Monday, September 25, 2017

wherein i tell you about the last three books i read because math gives me a headache and i want to go home and i also am still recovering from an emotional hangover mehrr


You probably can’t tell, but I stuck these tile stickers to the floor myself. Yeah, really! That’s why it looks so professional. Want me to come do yours? 

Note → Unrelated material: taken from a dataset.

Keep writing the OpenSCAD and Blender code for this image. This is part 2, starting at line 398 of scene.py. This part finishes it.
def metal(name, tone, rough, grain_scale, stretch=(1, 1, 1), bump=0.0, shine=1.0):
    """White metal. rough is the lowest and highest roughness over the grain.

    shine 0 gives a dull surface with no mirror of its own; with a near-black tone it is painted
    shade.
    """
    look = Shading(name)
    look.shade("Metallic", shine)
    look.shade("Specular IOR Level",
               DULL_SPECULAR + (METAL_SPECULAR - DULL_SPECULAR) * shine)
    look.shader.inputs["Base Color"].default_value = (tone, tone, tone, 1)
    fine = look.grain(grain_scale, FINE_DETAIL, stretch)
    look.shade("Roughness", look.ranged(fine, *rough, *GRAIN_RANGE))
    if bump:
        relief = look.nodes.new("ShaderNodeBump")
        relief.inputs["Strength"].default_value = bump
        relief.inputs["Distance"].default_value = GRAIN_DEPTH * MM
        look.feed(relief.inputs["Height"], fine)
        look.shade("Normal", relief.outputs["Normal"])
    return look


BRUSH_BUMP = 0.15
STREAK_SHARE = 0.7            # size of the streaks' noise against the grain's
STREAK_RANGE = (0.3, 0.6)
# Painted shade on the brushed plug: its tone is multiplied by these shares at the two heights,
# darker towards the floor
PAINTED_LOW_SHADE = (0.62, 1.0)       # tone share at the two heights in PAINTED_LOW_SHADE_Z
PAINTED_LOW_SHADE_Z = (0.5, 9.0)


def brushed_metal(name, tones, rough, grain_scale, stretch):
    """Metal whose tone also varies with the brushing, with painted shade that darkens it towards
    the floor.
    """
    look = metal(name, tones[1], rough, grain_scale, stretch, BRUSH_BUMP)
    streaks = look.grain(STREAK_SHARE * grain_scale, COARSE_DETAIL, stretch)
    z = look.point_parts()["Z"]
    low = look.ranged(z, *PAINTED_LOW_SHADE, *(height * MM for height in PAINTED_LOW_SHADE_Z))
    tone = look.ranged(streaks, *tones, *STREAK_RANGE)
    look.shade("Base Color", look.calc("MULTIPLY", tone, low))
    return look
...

“Hillbilly Elegy” by J.D. Vance
Mm, okay. Didn’t actually finish this one. OFF TO A GREAT START. Fun fact, I only realized that this book was A Thing when I stopped reading it to google a picture of the face of the man who was boring me to death. The only reason I bought it is because I thought it was going to be a memoir a la “The Glass Castle” and it is not. It is not so hard. Supposedly what it is is this great explanation about why poor people in the middle of the country voted Trump, and like, first of all, I don’t need an explanation about why ANYONE voted Trump because I’ve had a uterus for almost thirty years now and I have to go outside with it, like, ALL the time. So, okay, my point is not WOE IS ME AND MY VAGINA because you’ve never seen a happier pair of clams than me and my vagina (lol vagina jokes). My point is that if I had known that this book was going to basically be this guy yarning on about “personal responsibility” and how people on welfare shouldn’t buy cell phones while making NARY A PEEP about the shit the richest people in the world buy (WARS), then I would have spent my $12.95 or however much it was on yarn instead. (More yarn, I mean. I was feeling spendy that day.) Next.

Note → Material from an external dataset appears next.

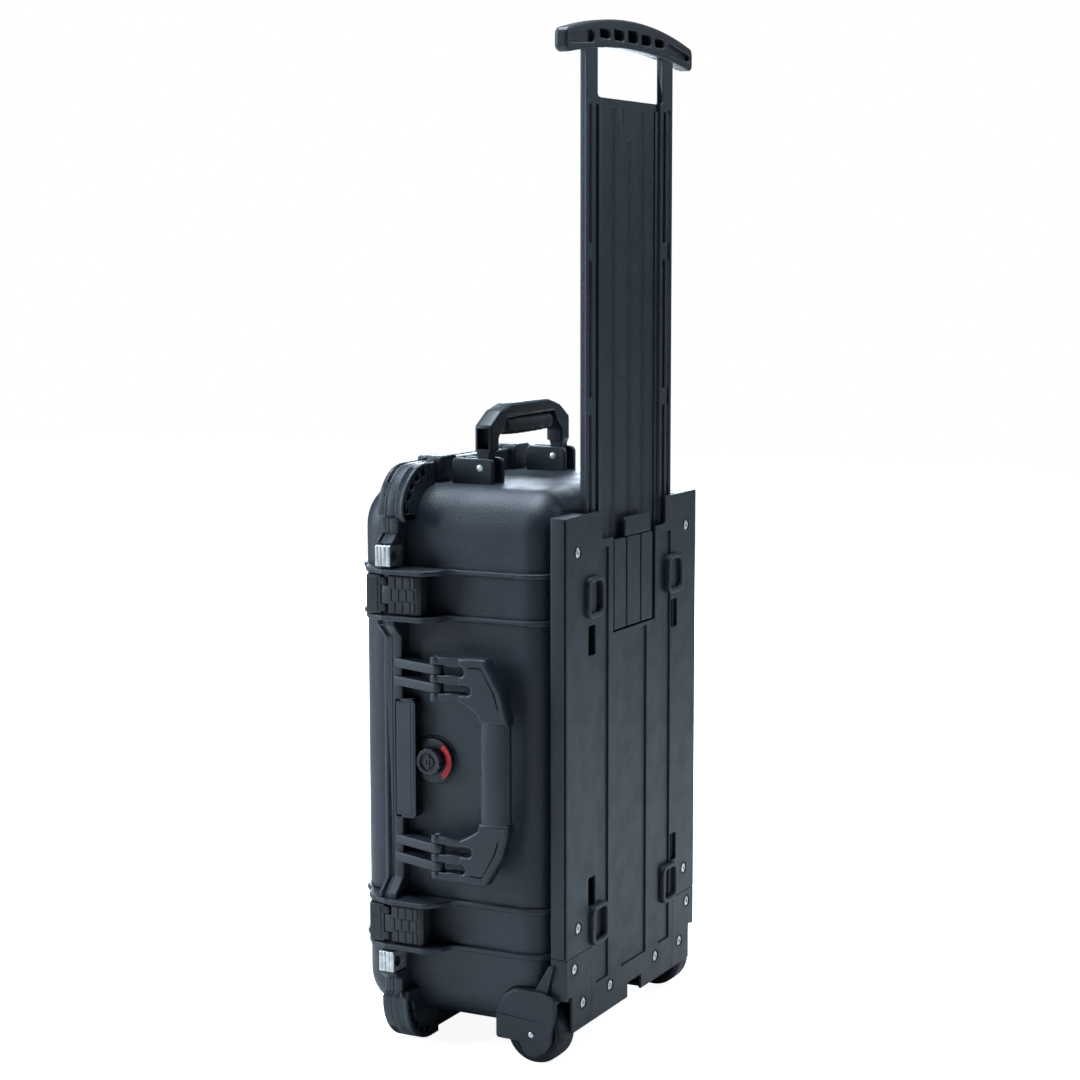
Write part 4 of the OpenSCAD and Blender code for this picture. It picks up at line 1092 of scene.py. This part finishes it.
def topGripParts(h):
    # rings along y hung under the bar, with slanted finger ridges on the underside
    zc, a, b = h["grip"]
    y = np.linspace(-47.8, 47.8, 121)
    ends = np.clip((47.8 - np.abs(y)) / 3, 0, 1)
    shrink = np.sqrt(1 - (1 - ends) ** 2)
    x, z = superRing(h["x"], zc, a * (0.82 + 0.18 * shrink), b * (0.80 + 0.20 * shrink), 2.8)
    under = np.clip((zc - z) / b, 0, 1)
    ridges = np.abs(np.cos(math.pi * (y[:, None] + 0.35 * (x - h["x"])) / 12)) ** 6
    z += under * (0.9 * ridges + 1.2 * (np.abs(y) / 48)[:, None] ** 3)
    return [carry(np.stack([x, np.broadcast_to(y[:, None], x.shape), z], -1))]


addPiece("topHandle", topFrameParts(topHandle), "handlePlastic", "top_handle", ["top_handle_frame"])
addPiece("topHandleGrip", topGripParts(topHandle), "gripRubber", "top_handle", ["top_handle_grip"])
addPiece("topHandlePins", pinParts("y", (topHandle["x"], topHandle["pivotZ"]),
                                   ((62.8, 89.2), (-89.2, -62.8)), 2.2),
         "screwSteel", "base", ["top_handle_pins"])
print("carry handles made")


# latches, padlock eyes, nameplate and valve
latch = {"pin": (-82.0, -159.0), "lever": (-67.2, -168.6), "wide": 36.0, "z": (437.0, 123.0), "face": -172.0}


def latchBodyParts(h, mid):
    # barrel arc joined to a stepped outline in x-y, extruded along z, with two forks and three pads
    z0, z1 = mid - h["wide"] / 2, mid + h["wide"] / 2
    back = arc(*h["pin"], 4.5, 20, 200, 12)
    front = roundPath([(-88.5, -164), (-86, -171, 2), (-83, -172, 1), (-69.5, -172, 1), (-69.5, -165.5),
                       (-77, -162)])
    shape = np.vstack([back, front])
    parts = [slab("z", z0, z1, shape, low=0.7, high=0.7)]
    for lo in (z0 + 2, z1 - 9):
        fork = np.vstack([arc(*h["lever"], 3.2, -90, 100, 12), [[-72, -165.6], [-72, -171.8]]])
        parts.append(slab("z", lo, lo + 7, fork, low=0.5, high=0.5))
    parts += [slab("y", -172.6, -171.5, roundBox(-85, -73, z0 + a, z0 + b, 1.0), low=0.5, high=0) for a, b in
              ((2, 11.4), (12.6, 23.4), (24.6, 34))]
    return parts


def latchLeverParts(h, mid):
    # finger plate with a claw behind and three rows of raised blocks, the middle row half a block along
    z0, z1 = mid - h["wide"] / 2, mid + h["wide"] / 2
    plate = roundPath([(-62.5, -165), (-62.5, -171, 1), (-32, -171, 2), (-28.5, -169, 2), (-27.5, -158, 1),
                       (-30, -158, 1), (-32, -165)])
    claw = roundPath([(-55, -166), (-50, -166), (-50, -151, 1), (-54.5, -151, 1), (-54.5, -155)])
    tongue = np.vstack([arc(*h["lever"], 3.2, 90, 250, 12), [[-59, -171.2], [-59, -165.8]]])
    parts = [slab("z", z0, z1, plate, low=0.8, high=0.8), slab("z", z0 + 4, z1 - 4, claw, low=0.5, high=0.5),
             slab("z", z0 + 9.6, z1 - 9.6, tongue, low=0.4, high=0.4)]
    for row in range(3):
        shift = 4 * (row % 2)
        for col in range(4):
            x0, x1 = -61.6 + 8 * col - shift, -54.4 + 8 * col - shift
            x0, x1 = max(x0, -61.6), min(x1, -33.6)
            low = z0 + 1.2 + 11.6 * row
            parts.append(slab("y", h["face"], -170.2, roundBox(x0, x1, low, low + 10.6, 1.3), low=0.7,
                              high=0))
    return parts


for word, mid in zip(("Upper", "Lower"), latch["z"]):
    stem = "latch_" + word.lower()
    addPiece("latchBody" + word, latchBodyParts(latch, mid), "latchPlastic", stem, [stem + "_body"])
    addPiece("latchLever" + word, latchLeverParts(latch, mid), "latchPlastic", stem + "_finger",
             [stem + "_lever"])

eye = {"y": -168.5, "z": (473.5, 86.5), "hole": 4.0}


def eyeParts(h, layers):
    # each eye is a stack of bevelled plates with a countersunk bore
    parts = []
    for z in h["z"]:
        loop = roundPath([(-153, z - 10), (-174.5, z - 10, 1.5), (-175.5, z - 9, 1), (-175.5, z + 10, 2),
                          (-153, z + 10)])
        parts += [slab("x", a, b, loop, [ring(h["y"], z, h["hole"] + 0.1, 32)], 0.6, 0.6) for a, b in layers]
    return parts


addPiece("padlockEyesBase", eyeParts(eye, ((-66.4, -62), (-62, -57.5))), "stainless", "base",
         ["padlock_eyes_base"])
addPiece("padlockEyesLid", eyeParts(eye, ((-73.5, -70), (-70, -66.6))), "stainless", "lid",
         ["padlock_eyes_lid"])
def boreShadeParts(h, spans):
    # a dark sleeve inside each bore with a thin collar at both ends: painted shade that darkens the bore wall
    # and puts a dark ring round its mouth
    parts = []
    for z in h["z"]:
        for lo, hi in spans:
            profile = [(3.9, lo + 0.2), (4.0, lo), (4.9, lo), (5.1, lo + 0.3), (5.1, lo + 0.5),
                       (4.05, lo + 0.6),
                       (4.05, hi - 0.6), (5.1, hi - 0.5), (5.1, hi - 0.3), (4.9, hi), (4.0, hi),
                       (3.9, hi - 0.2),
                       (3.9, lo + 0.2)]
            parts.append(lathe("x", (h["y"], z), profile, 28))
    return parts


# painted shade: dark sleeves make the padlock bores and their mouths look shadowed
addPiece("padlockBoreShadeBase", boreShadeParts(eye, ((-66.48, -57.2),)), "sealFoam", "base")
plateParts = [slab("y", -156.9, -155.8, roundBox(-63.4, -44.6, 226.1, 333.9, 2.2), low=0.5, high=0),
              slab("y", -157.3, -156.6, roundBox(-62.2, -47.6, 227.6, 332.4, 1.6), low=0.3, high=0)]
addPiece("namePlate", plateParts, "plateLabel", "base", ["nameplate"])

valve = {"centre": (-28.5, 279.0), "front": -144.0, "arc": (-54, 54), "ticks": 9}


def knobParts(v):
    # stepped profile turned about the valve's axis, radius less by twelve notches, and a raised bar
    f = v["front"]
    profile = [(0, f - 12.2), (2.6, f - 12.2), (3.0, f - 13.2), (5.0, f - 13.2), (5.4, f - 12), (8.4, f - 12),
               (9.0, f - 13.8), (9.6, f - 14), (11.8, f - 14), (12.8, f - 13.2), (13, f - 12.2),
               (13, f - 7.2),
               (12.6, f - 6.3), (5.9, f - 6.3), (5.9, f + 0.9), (0, f + 0.9)]

    def notches(radius, height, t):
        # twelve shallow finger notches round the rim
        dip = np.maximum(np.cos(12 * t), 0.6) - 0.6
        return np.where(radius > 11, radius - 2.0 * dip, radius)
    bar = roundBox(v["centre"][0] - 1.2, v["centre"][0] + 1.2, 272, 286, 1.1)
    return [lathe("y", v["centre"], profile, 96, notches), slab("y", f - 13.6, f - 12, bar, low=0.5, high=0)]


def ringParts(v):
    # a rounded bar swept along an arc, with fine raised ticks across it
    f = v["front"]
    a = np.radians(np.linspace(*v["arc"], 40))
    section = roundPath([(15.2, f - 5.2), (20.3, f - 5.2), (20.3, f - 6.2), (15.2, f - 6.2)], 0.35)
    r, h = section[:, 0], section[:, 1]
    cx, cz = v["centre"]
    heights = np.broadcast_to(h, (len(a), len(r)))
    body = np.stack([cx + np.cos(a)[:, None] * r, heights, cz + np.sin(a)[:, None] * r], -1)
    parts = [carry(body)]
    for t in np.radians(np.linspace(v["arc"][0] + 6, v["arc"][1] - 6, v["ticks"])):
        u, w = np.array([math.cos(t), math.sin(t)]), np.array([-math.sin(t), math.cos(t)])
        loop = [np.array([cx, cz]) + u * p + w * q for p,
                q in ((16.4, -0.3), (19.2, -0.3), (19.2, 0.3), (16.4, 0.3))]
        parts.append(slab("y", f - 6.5, f - 6.1, np.array(loop), low=0.1, high=0))
    return parts


addPiece("valveKnob", knobParts(valve), "latchPlastic", "valve_knob", ["valve_knob"])
addPiece("valveRing", ringParts(valve), "redPlastic", "base", ["valve_ring"])
print("latches, eyes, nameplate and valve made")


# the CAD nodes still shown: the finish each one carries, and the small round its edges get
nodeFinish = {
    "panelPlastic": (0.5, ["guide_rails"]),
    "handlePlastic": (1.2, ["wheel_hub_left", "wheel_hub_right"]),
    "latchPlastic": (0.4, ["valve_body", "valve_nut"]),
    "gripRubber": (0.8, ["trolley_bumpers"]),
    "sealFoam": (0.3, ["lid_seal", "valve_gasket", "valve_membrane"]),
    "stainless": (0.4, ["hinge_pins"]),
    "screwSteel": (0.25, ["grip_screws", "latch_pins", "latch_upper_lever_pin", "latch_lower_lever_pin"]),
    "bushMetal": (0.2, ["wheel_bushes_left", "wheel_bushes_right"]),
}


def softenNode(obj, width):
    # welded copy in the modifier stack, then a two-step round on every sharp edge
    weld = obj.modifiers.new("weld", "WELD")
    weld.merge_threshold = 0.000004
    bevel = obj.modifiers.new("round", "BEVEL")
    bevel.width, bevel.segments, bevel.limit_method, bevel.angle_limit = width * mm, 2, "ANGLE", math.radians(28)
    bevel.harden_normals, bevel.use_clamp_overlap = True, True
    obj.data.polygons.foreach_set("use_smooth", np.ones(len(obj.data.polygons), bool))


for finish, (width, names) in nodeFinish.items():
    for name in names:
        node = nodes[name]
        node.data.materials.clear()
        node.data.materials.append(mats[finish])
        softenNode(node, width)
print("CAD nodes finished")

“The Practice House” by Laura McNeal
This one I chose because I thought it was going to be about polygamists. (Note to self: Read book descriptions more carefully, and maybe disable Amazon one-click.) However, even though it turned out to only have monogamous Mormons and even though THEY were only in it for like twenty pages – I enjoyed this one a lot. There’s a dusty schoolhouse. There’s betrayal. There’s smooching. Eventually there’s a dirty old man, and juuust enough consumption (nothing worse than too much consumption in a story, am I right?) to make it a satisfying read. 

This is definitely one of those books where the characters are the story, if you know what I mean, so if you need a plot where there are A Lot of Things that Happen then you probably won’t love this. BUT. If you like depression-era stories about family dynamics and the complexities of how humans make choices and relate to each other and if you don’t mind a little dust and sadness, then – recommend some books to me, cause me too. 

“Brave New World” by Aldous Huxley
A lot of people read this one in high school, right? Well, I didn’t. Was way, way too busy pretending to read The Iliad and The Inferno. Also plotting elaborate ruses to skip Spanish and math. And gym. Anyway this book was suggested to me by Amazon and since I do everything Amazon tells me to (this post sponsored by Amazon), I bought it. Also because I think it was 99c, and also because, as we’re all well aware, old age has found me morbidly preoccupied with the fate of our poor sweet doomed planet. If you’ve read Orwell’s ‘Down and Out in Paris and London’ WHICH YOU SHOULD, the main gist of it is basically like that except it’s set in the future and instead of managing the masses by exhausting them with long hours at shitty jobs, they use literal happy pills. “They” being the invisible others in relative control. And, oh yeah, nobody has moms or dads because everyone gestates in a tube and is conditioned to be happy as a clam (I feel like no one says that anymore, I’m bringing it back) serving whatever function they were cooked up in their little tube to perform. It was fine, whatever. 

Next up: “Post Traumatic Slave Syndrome” by Joy DeGruy, as soon as I finish reading the copy of “Shrill” by Lindy West that my mom sent me. And then one about a family of hoarders. Yes, ANOTHER one.